Excellent Commentary, Bring In The Clowns!
Submitted by Steve Atkinson on Fri, 2009-04-03 04:53.
The essay is entertaining, and filled with irrefutable facts. It is also notable for what it disposesses itself of: contextual relationships.
True, Obama can not have it both ways. His constant bemoaning of his non-support of the Iraq war, and likewise, non-support for funding it, do not ameliorate his delicately taken positions at all. Lost in the shuffle of diplomatic briefs, would be the very real matter of intrinsic truth. A president's first responsibility is to protect the country, and it's citizens. To accomplish this, he must amass general public, and Congressional support. It is no secret that the prior administration, and allied countries shared the same incriminating evidence, such as it was, and reached the same conclusions: Iraq was a threat to the world's peace and stability.
Agreed. President Bush made mistakes, and so have I too, even with the best confidantes available, providing advice. It would behoove us all to sift through current changes in President Obama's approach to dealing with "man made catastrophic events" (terrorist attacks), in vast areas of all the world. To quell these misguided attempts by people who really mean to do us no harm, he may have to occasionally commit an "oversas contngency force" to do so effectively. (US military forces waging war against terrorist foes)

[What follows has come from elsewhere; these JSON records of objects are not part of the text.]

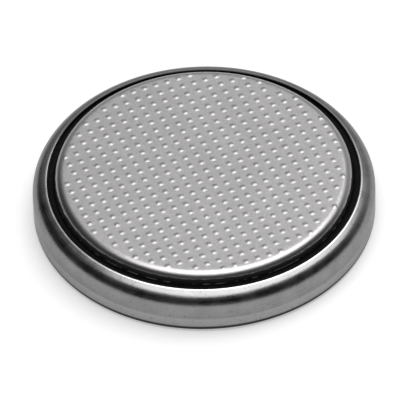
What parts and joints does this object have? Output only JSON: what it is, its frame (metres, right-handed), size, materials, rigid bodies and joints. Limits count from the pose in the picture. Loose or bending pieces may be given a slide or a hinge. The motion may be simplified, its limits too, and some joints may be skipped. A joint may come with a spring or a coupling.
{
  "type": "lithium coin cell",
  "caption": "Flat round coin cell: a crimped steel can, an insulating gasket ring and a raised steel cap over a sealed stack of disc electrodes.",
  "frame": {"origin": "centre of the flat floor of the can, the positive face, on which the cell lies", "axes": "+Z along the cell's axis, out of the negative cap; the cell is round, so X and Y are free"},
  "size_m": [0.02, 0.02, 0.0032],
  "materials": {
    "can_steel": "satin nickel-plated steel, faintly streaked by drawing",
    "cap_steel": "fine matt nickel-plated steel, embossed with small raised dots",
    "gasket_plastic": "smooth black moulded polypropylene",
    "lithium": "soft silvery rolled metal, slightly dull",
    "separator_fleece": "white non-woven polypropylene",
    "cathode_mix": "pressed black powder, matt",
    "grid_steel": "bright expanded stainless steel"
  },
  "bodies": {
    "root": {"cathode_can": "can_steel", "anode_cap": "cap_steel", "gasket": "gasket_plastic", "lithium_anode": "lithium", "separator": "separator_fleece", "cathode_pellet": "cathode_mix", "cathode_grid": "grid_steel"}
  },
  "joints": []
}
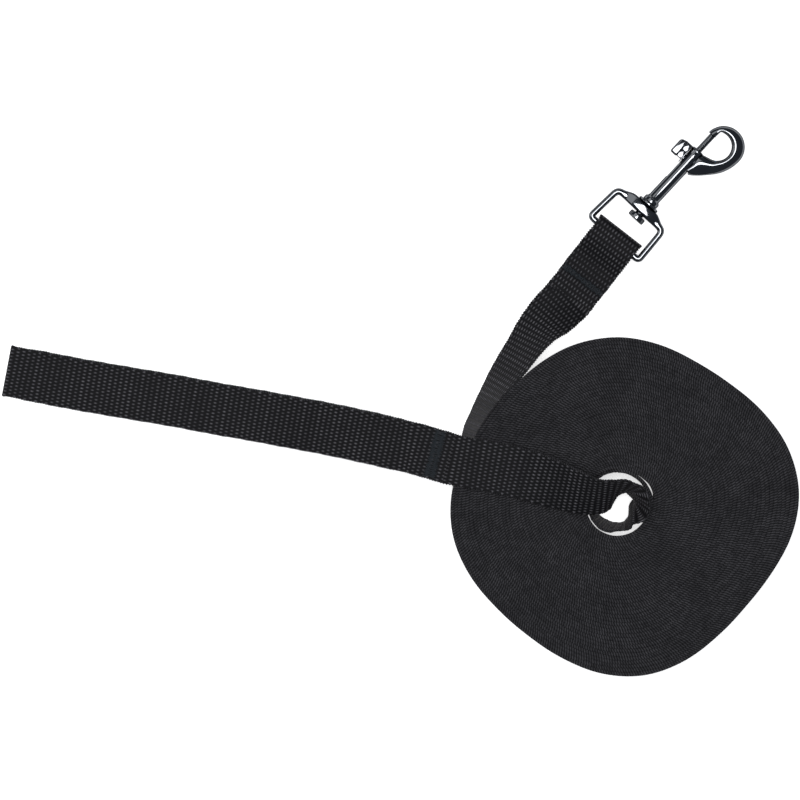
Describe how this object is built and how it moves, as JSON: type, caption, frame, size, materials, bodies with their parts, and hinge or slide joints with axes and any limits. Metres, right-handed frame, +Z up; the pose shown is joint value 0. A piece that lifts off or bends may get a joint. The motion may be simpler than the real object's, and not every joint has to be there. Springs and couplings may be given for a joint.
{
  "type": "training leash",
  "caption": "Long flat webbing training leash, wound into a roll, with a sewn hand loop at one end and a swivel bolt snap at the other.",
  "frame": {"origin": "on the floor, under the middle of the whole object's box", "axes": "+Z up from the floor; the hand loop points to -X, the roll lies at +X and the snap at +X +Y"},
  "size_m": [0.3122, 0.2156, 0.035],
  "materials": {
    "webbing": "woven, matt black",
    "thread": "matt black sewing thread",
    "plated": "bright plated casting",
    "steel": "bright steel"
  },
  "bodies": {
    "roll": {"strap_roll": "webbing", "inner_turn": "webbing", "core_rise": "webbing", "strap_over_roll": "webbing"},
    "hand_loop": {"loop_lower": "webbing", "loop_upper": "webbing", "loop_stitching": "thread"},
    "lead": {"lead_strap": "webbing", "snap_fold": "webbing", "fold_stitching": "thread"},
    "eye": {"swivel_eye": "plated"},
    "snap": {"snap_body": "plated", "swivel_stud": "plated", "swivel_washer": "plated", "bolt_spring": "steel"},
    "bolt": {"bolt_pin": "steel", "thumb_knob": "plated"}
  },
  "joints": [
    {"name": "handle_flex", "type": "hinge", "parent": "roll", "child": "hand_loop", "pos_m": [0.0242, -0.0241, 0.0218], "axis": [0.1959, 0.9806, 0], "range_deg": [0, 100]},
    {"name": "lead_flex", "type": "hinge", "parent": "roll", "child": "lead", "pos_m": [0.0269, -0.0142, 0.01], "axis": [0, 0, 1], "range_deg": [0, 45]},
    {"name": "eye_pivot", "type": "hinge", "parent": "lead", "child": "eye", "pos_m": [0.08471, 0.06299, 0.00534], "axis": [0.7325, -0.6807, 0], "range_deg": [-85, 85]},
    {"name": "snap_swivel", "type": "hinge", "parent": "eye", "child": "snap", "pos_m": [0.0994, 0.0788, 0.00445], "axis": [0.6801, 0.7319, -0.0411], "continuous": true},
    {"name": "bolt_slide", "type": "slide", "parent": "snap", "child": "bolt", "axis": [-0.6801, -0.7319, 0.0411], "range_m": [0, 0.0085], "stiffness_N_per_m": 400, "springref_m": -0.003, "deforming": ["bolt_spring"]}
  ]
}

Lost in the shuffle of bitter words, is President Bush's assertion that Iraq was but a battlefield in the war on Islamic Fundamentalist terror. In confining criticisms to the geographical bounaries of Iraq itself, we see the Liberal strategy for winning. Not winning the war on terror per se, rather, regaining lost presidential power here at home. In that regard, Liberals succeeded wildly, but America itself, is going to be the big loser.
Today, president Obama counseled to the world that America's self-interest, includes the self-interest of the rest of the world as well. So much for sovereignty, so much for cohesiveness in leading America and her allies to victory somehow.
Even a conservative Omar Bradley finally acknowledged that George Patton's slapping of a soldier with his gloves, for perceived cowardice, had one hell of a lot to do with ultimately winning the war against fascist enemies some 64 years ago.